Ein paar Stunden später geht es für die meisten Fahrgäste zurück: Dem Ehepaar Qualmann und Enkel Benjamin hat die Insel sehr gefallen. "Es war sehr schön. Wir sind den Wanderweg auf dem Oberland entlang gegangen, haben den Vogelfelsen und die natürlich die "Lange Anna" gesehen", berichtet Wilhelm. Die "Lange Anna" ist ein fast 50 Meter hoher, allein stehender Felsen an der Nordspitze Helgolands und gilt als sein Wahrzeichen. "Das war sehr beeindruckend. Seit unserem letzten Besuch vor zehn Jahren hat sich viel verändert, zum Besseren. Der Wanderweg etwa ist jetzt befestigt und besteht nicht mehr nur aus Kies."

Der Wanderweg, auf dem man mindestens eine gute Stunde auf dem Oberland Helgolands unterwegs ist, gehört fast zum Pflichtprogramm für die Tagesurlauber. Auch Werner Heinzel aus Österreich hat ihn beschritten. Werner ist der Leiter einer kleinen Reisegruppe aus Graz, die im Rahmen ihres Norddeutschlandurlaubs Helgoland besucht hat. "Ich bin Lehrer von Beruf. Die Leitung der Reisegruppe ist eine Art Ferienjob für mich", sagt er. Der gelernte Historiker hat sich ausgiebig mit der Geschichte Helgolands befasst und seinen Mitreisenden während des Aufenthalts Einiges davon erzählen können.

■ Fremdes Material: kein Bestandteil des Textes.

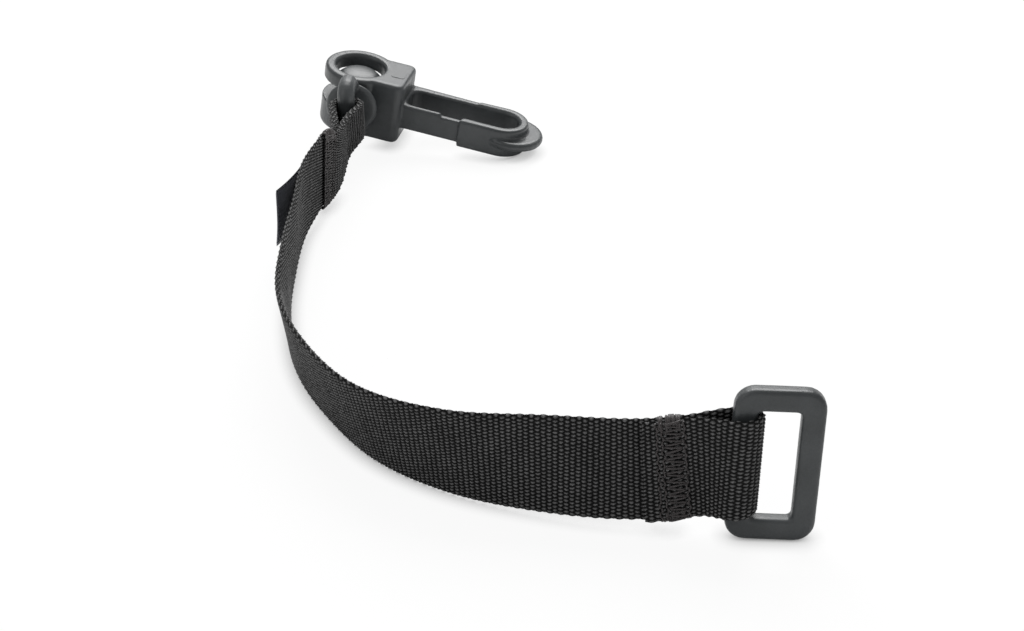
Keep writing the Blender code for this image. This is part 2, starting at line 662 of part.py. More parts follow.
def build_hook():
    """Hook moulding: two decks with a slot and a window, block, spine, nose, gate and lip."""
    block_end = WINDOW_RADIUS + BLOCK_LENGTH
    half_inner = LOOP_INNER_WIDTH / 2
    loop_start = block_end + LOOP_FILLET
    nose_centre = loop_start + LOOP_INNER_LENGTH - half_inner
    nose_radius = half_inner + NOSE_WALL
    gate_end = block_end + GATE_LENGTH
    arm_top = ARM_BASE_HEIGHT + ARM_HEIGHT
    root = block_end - BLOCK_CORNER_RADIUS

    item = mesh_object("hook_body", plate(deck_outline(), 0.0, HOOK_HEIGHT, HOOK_EDGE_RADIUS, 3),
                       BLACK_NYLON)
    item.matrix_world = STEM.hook

    arms = [(root, -half_inner - GATE_THICKNESS), (gate_end, -half_inner - GATE_THICKNESS)]
    arms += arc_points((nose_centre, 0), nose_radius - 2 * SEAT_GAP, -pi / 2, pi / 2, 17)
    arms += [(root, half_inner + SPINE_ROOT)]
    combine(item, cutter("arms_form", plate(arms, ARM_BASE_HEIGHT, arm_top, ARM_EDGE_RADIUS, 2)),
            "UNION")

    nose = [(gate_end, 0.0), (gate_end, -nose_radius)]
    nose += arc_points((nose_centre, 0), nose_radius, -pi / 2, pi / 2, 17)
    nose += [(gate_end + NOSE_WALL, half_inner + SPINE_TIP)]
    nose_form = plate(nose, ARM_BASE_HEIGHT - NOSE_PROUD, arm_top + SEAT_GAP, ARM_EDGE_RADIUS, 2)
    combine(item, cutter("nose_form", nose_form), "UNION")

    lip_centre = nose_centre + LIP_SHIFT
    lip_radius = nose_radius + LIP_WIDTH - LIP_SHIFT
    lip = [(nose_centre - LIP_LENGTH / 2, -nose_radius + NOSE_WALL / 2)]
    lip += arc_points((lip_centre, 0), lip_radius, radians(-100), radians(100), 17)
    lip += [(nose_centre - LIP_LENGTH / 4, nose_radius - NOSE_WALL / 2)]
    lip_low = ARM_BASE_HEIGHT + (ARM_HEIGHT - LIP_THICKNESS) / 2
    combine(item, cutter("lip_form", plate(lip, lip_low, lip_low + LIP_THICKNESS,
                                           LIP_THICKNESS * 0.4, 2)), "UNION")

    flare = HOOK_EDGE_RADIUS
    window = [(WINDOW_RADIUS + 2 * flare, -flare), (WINDOW_RADIUS + flare * 0.3, flare * 0.3),
              (WINDOW_RADIUS, flare), (WINDOW_RADIUS, HOOK_HEIGHT - flare),
              (WINDOW_RADIUS + flare * 0.3, HOOK_HEIGHT - flare * 0.3),
              (WINDOW_RADIUS + 2 * flare, HOOK_HEIGHT + flare)]
    combine(item, cutter("window_form", turned(window, 36)), "DIFFERENCE")

    slot_low = STEM.stem_height - SLOT_HEIGHT / 2
    slot_start = -DECK_RADIUS * 1.5
    slot = [(slot_start, -2 * DECK_RADIUS), (SLOT_END, -2 * DECK_RADIUS),
            (SLOT_END, 2 * DECK_RADIUS), (slot_start, 2 * DECK_RADIUS)]
    combine(item, cutter("slot_form", plate(slot, slot_low, slot_low + SLOT_HEIGHT,
                                            SLOT_HEIGHT * 0.15, 2)), "DIFFERENCE")

    opening = [(loop_start, -half_inner), (nose_centre, -half_inner)]
    opening = arc_points((nose_centre, 0), half_inner, -pi / 2, pi / 2, 13)
    opening += arc_points((loop_start + half_inner / 2, half_inner / 2), half_inner / 2,
                          pi / 2, pi, 4)
    opening += arc_points((loop_start + half_inner / 2, -half_inner / 2), half_inner / 2,
                          pi, 3 * pi / 2, 4)
    rim = ARM_EDGE_RADIUS
    levels = [(-rim, -2 * rim), (-rim, ARM_BASE_HEIGHT - NOSE_PROUD), (0.0, ARM_BASE_HEIGHT + rim),
              (0.0, arm_top - rim), (-rim, arm_top + SEAT_GAP), (-rim, HOOK_HEIGHT)]
    loops = [[Vector((x, y, level)) for x, y in inset(opening, amount)] for amount, level in levels]
    combine(item, cutter("opening_form", skin(loops)), "DIFFERENCE")

    slant = GATE_THICKNESS
    gap = [(gate_end - GATE_GAP, -2 * nose_radius), (gate_end, -2 * nose_radius),
           (gate_end, -half_inner - GATE_THICKNESS), (gate_end + slant, -half_inner + NOSE_WALL),
           (gate_end + slant - GATE_GAP, -half_inner + NOSE_WALL),
           (gate_end - GATE_GAP, -half_inner - GATE_THICKNESS)]
    combine(item, cutter("gate_gap_form", skin([[Vector((x, y, level)) for x, y in gap]
                                                for level in (0.0, HOOK_HEIGHT)])), "DIFFERENCE")

    step = [(gate_end - GATE_STEP_LENGTH, -2 * nose_radius), (gate_end - GATE_GAP / 2, -2 * nose_radius),
            (gate_end - GATE_GAP / 2, -half_inner - GATE_THICKNESS),
            (gate_end + slant - GATE_GAP / 2, -half_inner + NOSE_WALL / 2),
            (gate_end - GATE_STEP_LENGTH, -half_inner + NOSE_WALL / 2)]
    combine(item, cutter("gate_step_form", skin([[Vector((x, y, level)) for x, y in step]
                                                 for level in (arm_top - GATE_STEP, HOOK_HEIGHT)])),
            "DIFFERENCE")

    mark_length, mark_width, mark_depth = MARK_RECESS
    mark_centre = WINDOW_RADIUS + BLOCK_LENGTH / 2 + flare / 2
    mark = rounded_rectangle(mark_length, mark_width, mark_depth, 2)
    mark_loops = [[Vector((x + mark_centre, y, level)) for x, y in mark]
                  for level in (HOOK_HEIGHT - mark_depth, HOOK_HEIGHT + mark_depth)]
    combine(item, cutter("mark_form", skin(mark_loops)), "DIFFERENCE")
    return item


def settle(items):
    """Put the middle of the whole part's footprint at the origin, on the ground."""
    bpy.context.view_layer.update()
    depsgraph = bpy.context.evaluated_depsgraph_get()
    corners = []
    for item in items:
        mesh = item.evaluated_get(depsgraph).to_mesh()
        corners += [item.matrix_world @ vertex.co for vertex in mesh.vertices]
    low = [min(corner[k] for corner in corners) for k in range(3)]
    high = [max(corner[k] for corner in corners) for k in range(3)]
    frame = bpy.data.objects.new("part_frame", None)
    bpy.context.collection.objects.link(frame)
    for item in items:
        item.parent = frame
    frame.location = (-(low[0] + high[0]) / 2, -(low[1] + high[1]) / 2, -low[2])
    bpy.context.view_layer.update()


def main():
    clear_scene()
    items = [
        build_webbing(),
        sleeve("ring_end_bartack", RING_BARTACK_FROM_BAR, BARTACK_LENGTH, 1, 5),
        sleeve("hook_end_bartack", ROUTE.length - EYE_BARTACK_FROM_BAR - BARTACK_LENGTH,
               BARTACK_LENGTH, -1, 5),
        build_label(),
        build_ring(),
        build_eye(),
        build_head(),
        build_hook(),
    ]
    settle(items)


if __name__ == "__main__":
    main()
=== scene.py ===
"""Utility strap dressed for a studio picture.

The woven webbing, the sewn bartacks and the satin label are built here, close to the course of
the plain solids. The ring, the eye and the hook keep the form of their solids, with a moulded surface.
"""
import json
import logging
import random
from dataclasses import dataclass, field
from enum import Enum
from math import cos, hypot, pi, radians, sin, sqrt
from typing import Sequence

import bpy
from mathutils import Matrix, Vector


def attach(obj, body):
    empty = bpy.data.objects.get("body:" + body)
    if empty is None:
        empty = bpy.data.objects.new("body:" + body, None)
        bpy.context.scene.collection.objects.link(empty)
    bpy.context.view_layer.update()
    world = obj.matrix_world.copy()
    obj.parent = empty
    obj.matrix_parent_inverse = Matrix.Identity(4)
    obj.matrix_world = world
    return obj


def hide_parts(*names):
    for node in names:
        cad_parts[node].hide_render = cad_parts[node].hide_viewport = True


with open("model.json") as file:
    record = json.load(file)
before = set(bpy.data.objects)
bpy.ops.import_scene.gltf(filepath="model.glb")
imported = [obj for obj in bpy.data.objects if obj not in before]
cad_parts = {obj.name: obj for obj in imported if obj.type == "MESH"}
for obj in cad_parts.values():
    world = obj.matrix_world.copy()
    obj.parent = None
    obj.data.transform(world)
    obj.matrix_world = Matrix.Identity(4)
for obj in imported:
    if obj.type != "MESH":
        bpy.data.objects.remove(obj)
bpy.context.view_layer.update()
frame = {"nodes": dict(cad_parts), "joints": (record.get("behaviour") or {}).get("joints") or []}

MM = 0.001
CREASE = radians(35)
TINY = 1e-6
THREAD_SIDES = 6
FIBRE_CELLS = 2600
LOG = logging.getLogger("utility_strap")

Point = tuple[float, float]
Loop = list[Vector]
Socket = bpy.types.NodeSocket
Item = bpy.types.Object
Material = bpy.types.Material


class Body(Enum):
    """The bodies of the frame that the pieces ride on."""

    STRAP = "strap"
    RING = "ring"
    EYE = "eye"
    HEAD = "head"
    HOOK = "hook"


def joint_place(name: str) -> Vector:
    """The point in the row frame that a joint turns about.

    Args:
        name: the joint's name in the frame.

    Returns:
        Its position in metres.
    """
    return next(Vector(joint["pos_m"]) for joint in frame["joints"] if joint["name"] == name)


def smooth_step(value: float) -> float:
    """Ease from 0 to 1 with level ends."""
    value = min(1.0, max(0.0, value))
    return value * value * (3 - 2 * value)


def arc_points(centre: Point, radius: float, start: float, end: float, count: int) -> list[Point]:
    """Points on an arc, both ends included.

    Args:
        centre: middle of the arc.
        radius: its radius.
        start: first angle in radians.
        end: last angle in radians.
        count: how many points.

    Returns:
        The points in order.
    """
    turns = [start + (end - start) * index / (count - 1) for index in range(count)]
    return [(centre[0] + radius * cos(turn), centre[1] + radius * sin(turn)) for turn in turns]


# Nodes of the materials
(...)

"Als Historiker haben mir vor allem die vielen kleinen Hinweissteine auf der Insel gefallen. Auf ihnen erfährt man von historischen Ereignissen aus der Inselgeschichte, zum Beispiel, dass Hoffmann von Fallersleben hier das Lied der Deutschen geschrieben hat oder von den verheerenden Bombardierungen durch die Briten am Ende des Zweiten Weltkriegs." Besonders die Bombenkrater mit den Denkmälern haben Werner Heinzel zum Nachdenken gebracht. "Meine Erkenntnis daraus ist: Zum Glück gibt es heute die EU, und so etwas passiert nicht mehr."

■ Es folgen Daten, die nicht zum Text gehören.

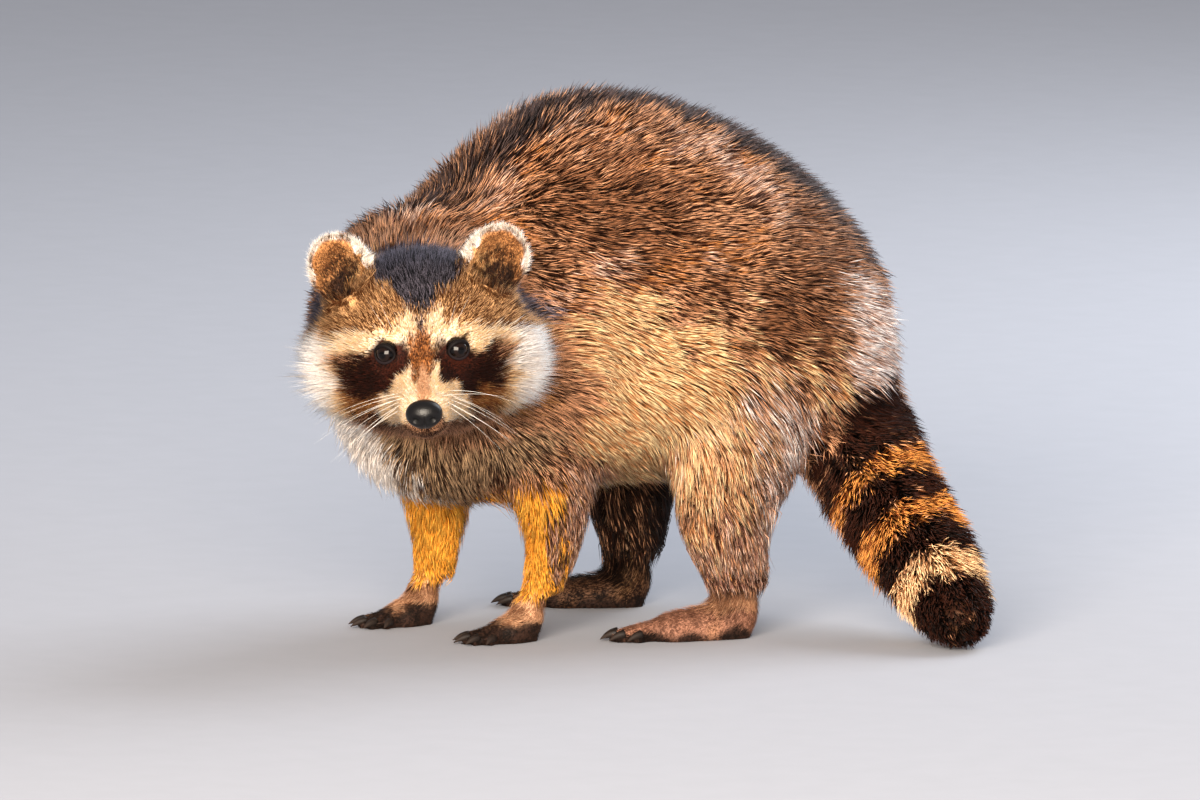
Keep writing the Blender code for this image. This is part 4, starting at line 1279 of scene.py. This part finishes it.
class RaccoonEyes(bpy.types.Operator):
    """Make each eyeball and the rim of its lids."""
    bl_idname = "raccoon.eyes"
    bl_label = "Eyes"

    def execute(self, context):
        head, face = Head(), context.scene.raccoon_face
        # A wet ball, near black, with one sharp glint and a trace of brown iris.
        cornea = wet_material("wet cornea over a dark iris", "#020101", "#140a06", "iris",
                              size=1.5, rough=0.05, bump=0, shine=0.22, dull=0.06)
        # Thin hairless skin that lines the opening: dark and matt.
        rim = wet_material("bare eyelid", "#0a0606", "#1a1416", "lower",
                           size=0.5, rough=0.6, bump=0.4, shine=0.10)
        for name, side in (("left", 1), ("right", -1)):
            node = f"eye_{name}"
            centre, axes = middle(node), eye_axes(head, side)
            radius = np.linalg.norm(node_points(node) - centre, axis=1).max()
            points, faces = eyeball(centre, axes, radius)
            piece = mesh_piece(f"eyeball_{name}", points, faces)
            polar = np.arccos(np.clip(unit(points - centre) @ axes[0], -1, 1))
            set_attribute(piece, "iris", band(polar, 0.30, 0.62, 0.10))
            dress(piece, cornea, "eye", node)
            points, faces = eyelid(centre, axes, radius + 0.15 * MM,
                                   (face.lid_half_width, face.lid_half_height), face.lid_thickness)
            piece = mesh_piece(f"eyelid_{name}", points, faces)
            low = step(-(points - centre) @ axes[2], 1.5 * MM, 4.0 * MM)
            set_attribute(piece, "lower", low * step((points - centre) @ axes[0], 4.5 * MM, 6.0 * MM))
            dress(piece, rim, "nose")
        return {"FINISHED"}


class RaccoonNose(bpy.types.Operator):
    """Make the bare nose pad with its nostrils."""
    bl_idname = "raccoon.nose"
    bl_label = "Nose"

    def execute(self, context):
        points, faces, shade = nose_pad(Head())
        piece = mesh_piece("nose_pad", points, faces)
        set_attribute(piece, "hollow", shade)
        # Pebbled black skin, moist enough for a soft sheen on its upper side; its nostrils darkened as
        # painted shade.
        leather = wet_material("moist nose leather", "#0a0808", "#010101", "hollow",
                               size=0.9, rough=0.33, bump=0.30, shine=0.27)
        dress(piece, leather, "nose", "nose")
        return {"FINISHED"}


class RaccoonClaws(bpy.types.Operator):
    """Make the twenty claws as one joined piece."""
    bl_idname = "raccoon.claws"
    bl_label = "Claws"

    def execute(self, context):
        nodes = [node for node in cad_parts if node.startswith("claw_")]
        made = [claw(node, "_".join(node.split("_")[1:3])) for node in nodes]
        points, faces = joined([(points, faces) for points, faces, _ in made])
        piece = mesh_piece("claws", points, faces)
        set_attribute(piece, "place", np.concatenate([place for *_, place in made]))
        # Smooth keratin, near black at the root and browner at the worn tip.
        horn = wet_material("claw horn", "#0f0a08", "#261a13", "place",
                            size=0.8, rough=0.48, bump=0.15, shine=0.25)
        dress(piece, horn, "claw", *nodes)
        return {"FINISHED"}


class RaccoonWhiskers(bpy.types.Operator):
    """Make the whiskers as one joined piece."""
    bl_idname = "raccoon.whiskers"
    bl_label = "Whiskers"

    def execute(self, context):
        face = context.scene.raccoon_face
        points, faces = whiskers(Head(), face.whisker_length, face.whisker_radius, face.whisker_count)
        piece = mesh_piece("whiskers", points, faces)
        set_attribute(piece, "place", np.zeros(len(points)))
        # Stiff pale bristle, glossier than the coat.
        bristle = wet_material("whisker hair", "#f8f4ec", "#cfc6b8", "place", size=2.0, rough=0.35, bump=0)
        dress(piece, bristle, "coat")
        return {"FINISHED"}


class RaccoonStudio(bpy.types.Operator):
    """Lay the floor, hang the lights and place the camera."""
    bl_idname = "raccoon.stage"
    bl_label = "Stage"

    def execute(self, context):
        stage, head = context.scene.raccoon_stage, Head()
        corners = [(x, y, 0.0) for x, y in ((-1, -1), (1, -1), (1, 1), (-1, 1))]
        floor = mesh_piece("floor", np.array(corners) * FLOOR_HALF, np.array([(0, 1, 2, 3)]))
        floor.data.materials.append(paper_material(stage.floor_colour))
        a, e = stage.azimuth, stage.elevation
        right = np.array([math.cos(a), math.sin(a), 0.0])
        back = np.array([math.sin(a) * math.cos(e), -math.cos(a) * math.cos(e), math.sin(e)])
        up = np.cross(back, right)
        target = head.origin + right * TARGET[0] - up * TARGET[1] - back * TARGET[2]
        data = bpy.data.cameras.new("camera")
        data.lens, data.sensor_width = SENSOR * stage.distance / stage.width, SENSOR
        data.clip_start, data.clip_end = 0.1, 4.0 * stage.distance
        camera = bpy.data.objects.new("camera", data)
        context.scene.collection.objects.link(camera)
        camera.matrix_world = Matrix.Translation(target + back * stage.distance) @ Matrix(
            (right, up, back)).transposed().to_4x4()
        context.scene.camera = camera
        for name, (size, share, colour, place) in LIGHTS.items():
            place = right * place[0] + back * place[1] + np.array([0.0, 0.0, place[2]])
            self.light(context, name, size, stage.key_power * share, colour, place)
        world = bpy.data.worlds.new("studio")
        world.use_nodes = True
        fill = world.node_tree.nodes["Background"]
        fill.inputs["Color"].default_value = FILL_COLOUR
        fill.inputs["Strength"].default_value = stage.fill_strength
        context.scene.world = world
        context.scene.view_settings.view_transform = "Standard"
        return {"FINISHED"}

    def light(self, context, name, size, power, colour, place):
        """A square soft light at a place, turned to the animal's middle."""
        data = bpy.data.lights.new(name, "AREA")
        data.size, data.energy, data.color = size, power, colour
        lamp = bpy.data.objects.new(name, data)
        context.scene.collection.objects.link(lamp)
        lamp.location = place
        lamp.rotation_euler = Vector(LIT_POINT - place).to_track_quat("-Z", "Y").to_euler()


OPERATORS = (RaccoonSkin, RaccoonTufts, RaccoonEyes, RaccoonNose, RaccoonClaws, RaccoonWhiskers,
             RaccoonStudio)
GROUPS = {"raccoon_colours": RaccoonColours, "raccoon_coat": RaccoonCoat, "raccoon_face": RaccoonFace,
          "raccoon_stage": RaccoonStage}


class RaccoonPanel(bpy.types.Panel):
    """Lists the operators and the settings."""
    bl_idname = "VIEW3D_PT_raccoon"
    bl_label = "Raccoon"
    bl_space_type = "VIEW_3D"
    bl_region_type = "UI"
    bl_category = "Raccoon"

    def draw(self, context):
        for operator in OPERATORS:
            self.layout.operator(operator.bl_idname)
        for group in GROUPS:
            settings = getattr(context.scene, group)
            column = self.layout.column()
            for name in settings.__annotations__:
                column.prop(settings, name)


def register():
    """Register the classes and hang the settings on the scene."""
    for group in (*GROUPS.values(), *OPERATORS, RaccoonPanel):
        bpy.utils.register_class(group)
    for name, group in GROUPS.items():
        setattr(bpy.types.Scene, name, bpy.props.PointerProperty(type=group))


def unregister():
    """Take the settings off the scene and the classes away."""
    for name in GROUPS:
        delattr(bpy.types.Scene, name)
    for group in (RaccoonPanel, *reversed(OPERATORS), *reversed(tuple(GROUPS.values()))):
        bpy.utils.unregister_class(group)


def main():
    """Build every piece in order and write the two boxes."""
    register()
    for operator in OPERATORS:
        getattr(bpy.ops.raccoon, operator.bl_idname.split(".")[1])()


if __name__ == "__main__":
    main()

Insgesamt war seine Reisegruppe sehr beeindruckt von der Insel. "Wenn wir wieder eine Reisegruppe zusammen bekommen, werde ich den Helgolandausflug auf jeden Fall wiederholen", ist sich Norddeutschlandfan Heinzel, den sogar seine Hochzeitsreise nach Hamburg führte, sicher.

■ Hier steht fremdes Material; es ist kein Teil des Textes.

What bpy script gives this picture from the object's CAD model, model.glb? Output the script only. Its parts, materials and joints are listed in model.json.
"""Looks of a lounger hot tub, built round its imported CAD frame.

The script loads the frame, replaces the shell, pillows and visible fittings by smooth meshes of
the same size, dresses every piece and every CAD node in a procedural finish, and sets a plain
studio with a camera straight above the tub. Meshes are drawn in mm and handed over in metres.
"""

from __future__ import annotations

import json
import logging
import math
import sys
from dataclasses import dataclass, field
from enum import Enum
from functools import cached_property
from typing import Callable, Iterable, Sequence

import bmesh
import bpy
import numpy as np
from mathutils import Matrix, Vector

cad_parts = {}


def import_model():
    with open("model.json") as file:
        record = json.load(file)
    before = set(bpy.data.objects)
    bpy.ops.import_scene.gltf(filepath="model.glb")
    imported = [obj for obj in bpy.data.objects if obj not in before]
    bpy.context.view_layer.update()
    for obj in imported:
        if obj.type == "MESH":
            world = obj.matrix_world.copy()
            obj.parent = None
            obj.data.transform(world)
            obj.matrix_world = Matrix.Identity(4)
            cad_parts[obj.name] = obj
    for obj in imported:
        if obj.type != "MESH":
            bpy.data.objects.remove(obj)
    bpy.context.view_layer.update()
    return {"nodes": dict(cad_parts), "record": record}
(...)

Jutta und Harald Klähn sind auch nicht zum letzten Mal zum roten Felsen gefahren - bereits im Herbst geht es erneut nach Helgoland. Da die beiden immer ein paar Tage bleiben, kennen sie die Insel auch ohne die vielen Tagesgäste. "Nach 16 Uhr ist es hier eigentlich am besten, wenn die Schiffe mit den Ausflüglern weg sind", sagt Jutta. "Dann spreche ich viel mit den Einwohnern", sagt sie. "Die Helgoländer sind nette Leute, vielleicht ein wenig wortkarg."

Sie genießt die Stille auf der Insel am späten Nachmittag, denn sie weiß: Schon morgen werden wieder die Massen über die Kurpromenade flanieren.